Holstebro City Court has ruled against local land owner Find Andersen-Fruedahl in a civil law suit against the Danish Environmental Protection Agency (Miljøstyrelsen).

Andersen-Fruedahl had sued the agency over damage caused to his property by the gnawing beavers.

The property owner, who lives between the towns of Holstebro and Lemvig, had asked for between 200,000 and 300,000 kroner (27,000--40,000 euros) as compensation for trees and lakes damaged by the toothy semiaquatic rodents.

But those claims were dismissed by the city court in Holstebro.

Instead, Andersen-Fruedahl must pay 30,000 kroner in costs to the Danish Environmental Protection Agency.

In its verdict, the court said that the agency had remedied damage to Andersen-Fruedahl’s property to the extent requested by him.

The case is the first time a Danish court has judged a compensation claim over damage cause by wild animals.

A colony of endangered beavers, which initially numbered 18, has now grown to as many as 200 individuals in the area.

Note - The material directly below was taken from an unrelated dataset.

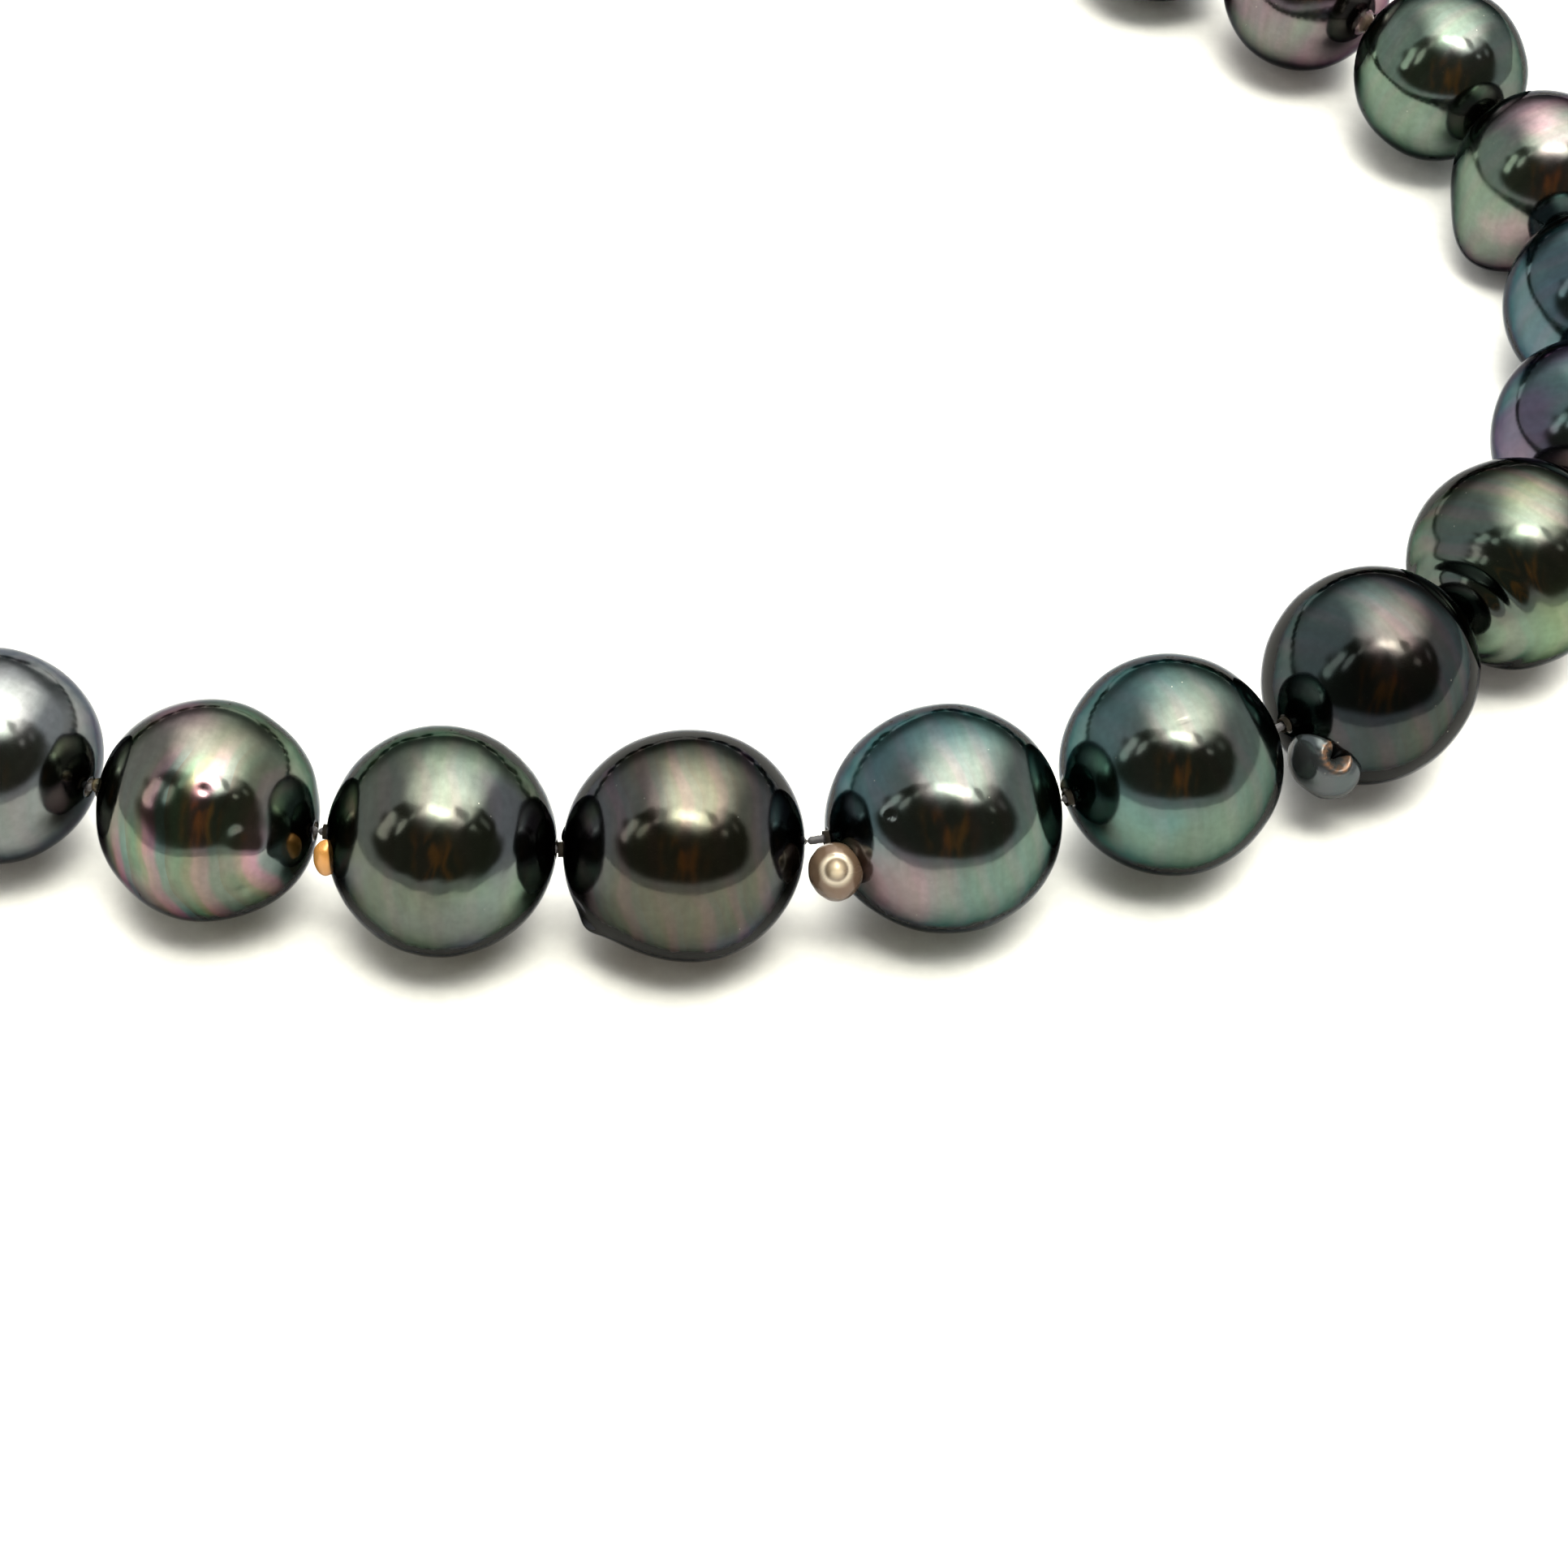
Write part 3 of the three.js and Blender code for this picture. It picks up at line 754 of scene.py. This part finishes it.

The original beavers were imported to the area in 1999 by environmental authorities.

The population of rodents has had the desired effect on the local ecosystem, an expert previously told Ritzau.

“The beavers have done precisely what they were asked to do and created more life in the waterways where they live. Their dams create more stagnant and low-lying water, which many species prefer to live in,” Morten Elmeros, senior advisor at Aarhus University’s Department of Bioscience, said.

Andersen-Fruedahl told TV2 that he was disappointed, but unsurprised, by the court’s decision.

“There are too many bureaucrats about, so little people like us just have to do as we’re told,” he said.

The property owner is reported to be considering appealing the case at the high court.

“This cannot be right,” he told TV2 news.